The wildlife ecologist was pondering a career as a park ranger, but told WHYY News on Wednesday she decided to enter the political arena while doing ambassador work as Miss Delaware. For example, she helped residents create a community garden in Wilmington’s Southbridge neighborhood.

“A lot of our community members mentioned a large disconnect between policymakers and what they wanted,” Phillips said. “I had a lot of practice working with communities on projects that they wanted. I wanted to make sure they had a voice. And hearing this from them was really upsetting.”

“I decided leaving Delaware right now, leaving these projects behind in these communities, just felt wrong. And I knew that I could raise their voices up because I had practiced doing it. So I decided it would be a good idea for me to just do it myself and not wait for somebody else to.”

Her campaign platform didn’t mention her stint as Miss Delaware. Instead she stressed that she would advocate for fellow survivors of sexual assault, and work to improve education, raise salaries for teachers, and prioritize environmental justice.

“A lot of my constituents have been talking about air pollution,’’ she said. “I’ve heard issues of water pollution as well in my district. So that’s going to be a big focus.”

Oh, and about that rocking piano solo that helped her win the pageant?

“I really wanted to do something that was going to make the audience excited,’’ Phillips said. “And I love rock ‘n’ roll. Have always loved it. It had that awesome piano piece.”

“I was listening to it back when I was deciding what I wanted to do for Miss Delaware. And I was like, ‘This is exciting. I can basically dance while playing piano.’ I know a lot of the younger generation might not know it, but I don’t care. I want everybody to be able to rock out and know who Jethro Tull is.”

Democrats increase Senate edge, maintain it in House

Overall, Democrats picked up one seat in the Senate, and now have a 15-6 edge over the GOP.

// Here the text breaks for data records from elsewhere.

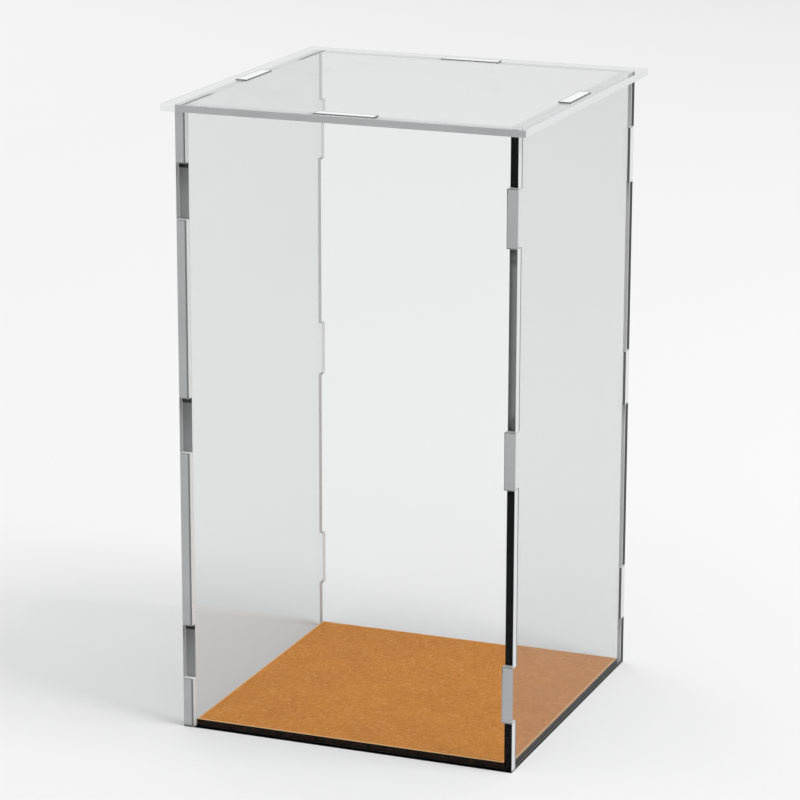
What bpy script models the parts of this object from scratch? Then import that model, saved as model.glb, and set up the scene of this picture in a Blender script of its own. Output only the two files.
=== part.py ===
# A clear display case: four interlocking wall sheets and a top panel over a thin board.
# Metres, +Z up. The origin is on the ground under the middle of the case, and the front faces -Y.

import math

import bmesh
import bpy
from mathutils import Matrix, Vector

CASE_WIDTH = 0.100  # over the outer faces of opposite walls, the same both ways
WALL_HEIGHT = 0.179
WALL_SHEET = 0.003
TOP_SHEET = 0.002
BASE_SHEET = 0.002
TOP_OVERHANG = 0.003  # how far the top panel stands out past each wall
CORNER_TAB_COUNT = 3
CORNER_TAB_LENGTH = 0.016
CORNER_TAB_SPACING = 0.067  # from the middle of one corner tab to the next
TOP_TAB_LENGTH = 0.017
FIT_GAP = 0.0003  # clearance between sheets that touch

TOP_UNDERSIDE = WALL_HEIGHT + FIT_GAP
TOP_FACE = TOP_UNDERSIDE + TOP_SHEET
JOINT_DEPTH = WALL_SHEET + FIT_GAP  # how deep a notch is, and how far a tab stands out
CUTTER_MARGIN = 0.001  # how far the slot cutters pass through the top panel

WALL_NAMES = ("front_wall", "right_wall", "back_wall", "left_wall")


def clear_scene():
    for item in list(bpy.data.objects):
        bpy.data.objects.remove(item, do_unlink=True)


def make_material(name, colour, roughness, transmission=0.0, ior=1.5):
    material = bpy.data.materials.new(name)
    material.use_nodes = True
    shader = material.node_tree.nodes["Principled BSDF"]
    shader.inputs["Base Color"].default_value = (*colour, 1.0)
    shader.inputs["Roughness"].default_value = roughness
    shader.inputs["Metallic"].default_value = 0.0
    shader.inputs["Transmission Weight"].default_value = transmission
    shader.inputs["IOR"].default_value = ior
    return material


def add_object(name, mesh=None, material=None, parent=None):
    """An object with this mesh, or an empty when it has none."""
    item = bpy.data.objects.new(name, mesh)
    bpy.context.scene.collection.objects.link(item)
    if material and not mesh.materials:
        mesh.materials.append(material)
    item.parent = parent
    return item


def corner_tab_heights():
    """The lower and upper height of each corner tab, from the bottom up."""
    heights = []
    for index in range(CORNER_TAB_COUNT):
        step = index - (CORNER_TAB_COUNT - 1) / 2
        middle = WALL_HEIGHT / 2 + step * CORNER_TAB_SPACING
        heights.append((middle - CORNER_TAB_LENGTH / 2, middle + CORNER_TAB_LENGTH / 2))
    return heights


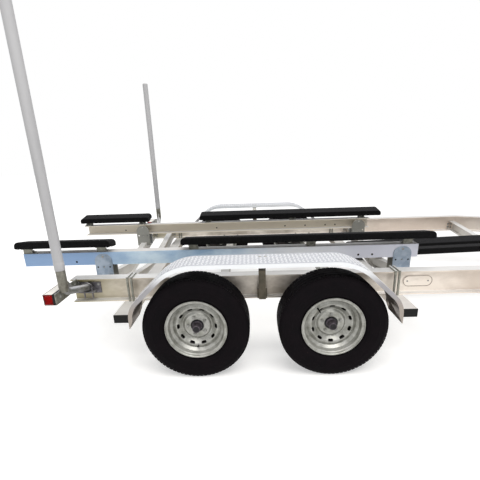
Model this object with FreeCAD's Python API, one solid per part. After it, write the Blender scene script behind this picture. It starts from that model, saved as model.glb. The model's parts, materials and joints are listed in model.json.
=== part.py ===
import FreeCAD, Part
import math
import os

# Tandem-axle boat trailer: aluminium I-beam rails, torsion axles, bunks and guide posts.
# +X points forward along the tongue, +Y to the left and +Z up, with the ground at z = 0.
# Stations along the trailer are measured from the middle of the axles; save() then moves each
# piece so that x = 0 is the middle of the trailer's length. Sizes are in millimetres.
# Pieces are built on the left side, where y is positive, and mirrored to the right.

Vector = FreeCAD.Vector
along_x = Vector(1, 0, 0)
along_y = Vector(0, 1, 0)
along_z = Vector(0, 0, 1)

# ---- wheels and tyres ----
tyre_diameter = 719.0
tyre_width = 223.0
tread_width = 168.0
axle_spread = 905.0             # between the two axles
rim_seat_diameter = 381.0
rim_width = 152.0               # between the insides of the two lips
rim_lip_height = 17.5
rim_lip_curl = 12.0
rim_wall = 3.5
rim_well_diameter = 334.0
rim_lip_radius = 5.0
rim_corner_radius = 7.0
rim_inner_seat = 24.0           # length of the inner bead seat
rim_outer_seat = 30.0           # length of the outer bead seat
rim_hump = 5.0                  # how far the outer seat falls just before the well
rim_slope = 18.0                # length of each slope into the well
disc_face = 22.5                # outer face of the bolting face from the centre plane
disc_thickness = 5.0
disc_bore_diameter = 92.0
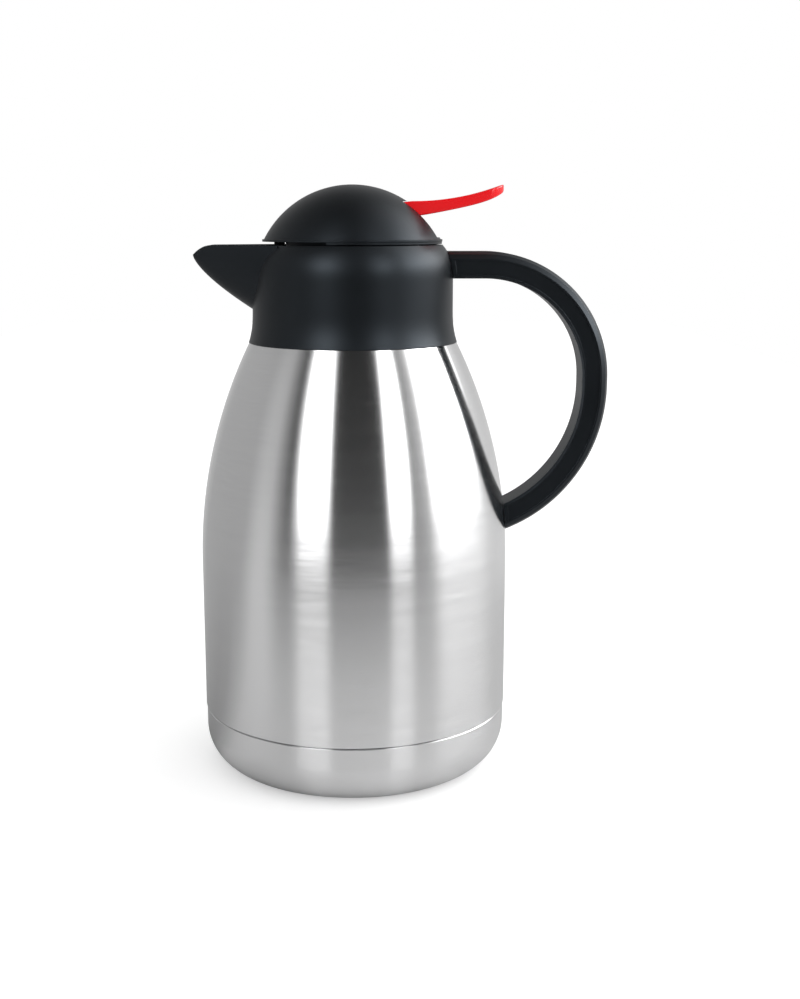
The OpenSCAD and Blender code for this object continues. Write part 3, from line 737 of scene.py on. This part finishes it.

One House race is up for an automatic recount, though. It’s the Pike Creek House seat held for the last 14 years by Republican Mike Ramone. The results show Ramone with just a 35-vote victory over Democrat Frank Burns, which triggers the recount that will be conducted Thursday.

But even if Ramone ultimately prevails, Democrats will retain the current 26-15 majority.

The House has six new members and the Senate has three. Other newcomers besides Phillips:

  • Democratic newcomer Russ Huxtable defeated Republican Steve Smyk in the race for Lopez’s old Senate seat. Smyk, a retired state trooper, had given up his House seat to run for the Senate.
  • Democrat Kyra Hoffner won the Smyrna-area Senate seat vacated by fellow party member Bruce Ennis.
  • Republican Eric Buckson, who had defeated veteran Sen. Colin Bonini in the September primary, was unopposed Tuesday for the Dover-area seat.
  • Democrat DeShanna Neal, who had ousted House Minority Leader Larry Mitchell in the primary, won the Elsmere seat.
  • Democrat Stell Parker Selby, a longtime educator, won the Lewes-area House seat Smyk vacated.
  • Democrat Kerri Evelyn Harris, who lost her bid to unseat U.S. Sen. Tom Carper four years ago, won a Dover-area House seat.
  • Democrat Cyndie Romer took the Newark-area House seat vacated by John Kowalko.
  • Republican Jeff Kilovsky took the new House seat west of Rehoboth Beach that was created through redistricting because of population growth.

Under Delaware law, members of the General Assembly immediately assume their new roles in Dover after the election. Lawmakers will reconvene in Legislative Hall in early January.